The markets opened higher across the board this morning with the major indices and all sectors positive at the start. The bombing of Syria came and went, and if nothing else kept the media busy over the weekend. After five daily gains last week crude oil retreats nearly 1% as Middle-East tensions subside for now. All sectors are currently positive including Energy, adding +0.7% to last week’s 6% surge and seeing strength in Industrials, up 1.0%. Earnings will increasingly come into focus through the week as about 213 members of the Russell 3000 index are expected to release their results. In the meantime gold is 0.3% higher while the dollar index is 0.4% lower, and treasuries are weaker with yield on the 10-yr inching up to 2.852%
- Retail sales beat expectations in March with an 0.6% increase over February’s -0.1% decline. Ex-autos was as expected at +0.2% and the control group also came in as expected, rising +0.4%. Sales in eight of thirteen categories rose with health and personal-care stores rising 1.4%, the most in two years, and auto sales rose 2%. At the other end of the spectrum building-materials fell 0.6%, apparel down 0.8% and sporting goods, books, music and hobby stores fell 1.8%.
- Investors shrugged off the U.S.-led military strikes against Syria’s chemical-weapons facilities Friday and focused their attention on a busy week of earnings. Worries ahead of that missile launch added to Friday’s market’s decline. Corporate heavyweights, including Netflix (NFLX), JNJ, GE and IBM will all report this week. We will see over 60 S&P 500 names report this week including 7 members of the Dow Jones Industrial Average. A strong earnings season could help propel this market higher but if earnings slide, look out below…

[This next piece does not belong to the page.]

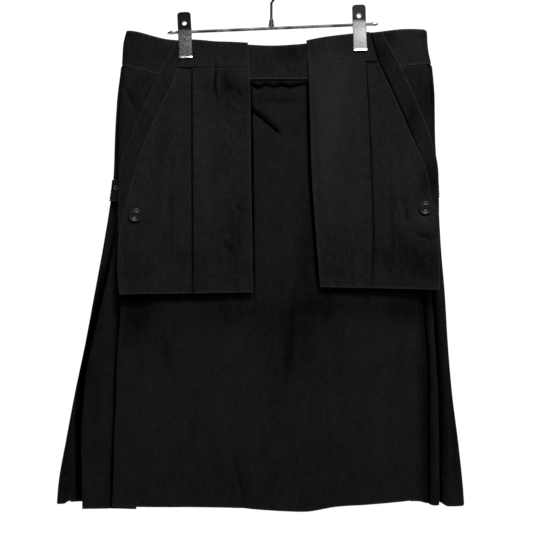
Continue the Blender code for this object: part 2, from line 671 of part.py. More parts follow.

- Today is the first full week of the Q1 earnings season. According to Factset earnings are projected to increase 17.3% which would be the highest earnings growth rate since the first quarter of 2011. So far 33 of the S&P 500 have reported earnings with 78% reporting a positive earnings surprise and 22% reporting a negative earnings surprise
- The New York State Empire Manufacturing Index fell to 15.8 in April from 22.5 in March indicating a slowdown in manufacturing growth. The main driver of the shortfall was new orders which fell to 9 from 16.8
Technical Take : Bitcoin could be ready to trend
Most recent newbies to bitcoin cannot be feeling good about their investment. Today’s prices were first reached six months ago in November 2016 as the world’s most famous cryptocurrency was in the midst of a parabolic move to the upside. Bitcoin then went on to gain another 134% in less than four weeks’ time before reaching its all-time high of 19,511 in December. For calendar year 2017 bitcoin gained 1,403% and with it attracted a ton of interest from all walks. Unfortunately for the newcomers, bitcoin gave back 70% to its YTD lows in early February and likely shook out many weak hands arriving late to the party. Although bitcoin does not have an extensive price history, it did experienced declines of 90% in 2011, 50% plus in 2013, and more than 80% in 2014. In that context the recent 70% decline is par for the course. Early speculators with the longer term horizons and the ability to ride out severe drawdowns were rewarded handsomely. Today’s chart shows signs the bottom for bitcoing may already be in. At bitcoin’s recent low made in February, it formed a large, dragonfly doji reversal pattern on the weekly time frame. The pattern was carved out along its rising 200-day sma, textbook price action, which it tested for the first time since October 2015. Over the next two weeks it rebounded +98% before stalling at its declining resistance line connecting the December and January highs. This top occurred at 11,790 which “coincidentally” was also a clearly defined resistance level over nine consecutive sessions in mid-January. Reaffirming the importance of this resistance, two weeks later bitcoin retested it a third time in early March and again failed.
Click the image for larger view
The recent lows in late March/early April have taken bitcoin back below its 200-day sma, which to the “nothing good happens below the 200” crowd is a bearish signal. However the slope of this long term trend indicator is clearly ascending. Last week bitcoin gained 19.7%, its best weekly gain since peaking in December, while closing the week back above its 200-day sma. This proved to be a strong confirmation of the prior week’s inverted hammer bottoming candlestick which has received little headlines in the TA community. Today bitcoin spiked another 6% before running into supply at a cluster of technical resistance representing its declining trendline (white arrows) and the price gap starting at 8,328. It now resides just above its 200-day sma which potentially could be the level longs stake a claim. Overbought momentum readings across all time frames have already normalize. Two other notable items: (1) there was no bearish divergence (weekly period) at the December high, and (2) the weekly Bollinger bands are rebounding from a three year lows. The former argues THE top has not been made, while the latter suggests a breakout above the above the intermediate resistance levels could be accompanied by powerful momentum. Key near term resistance is at the top of the gap, 9,153, followed by 11,792.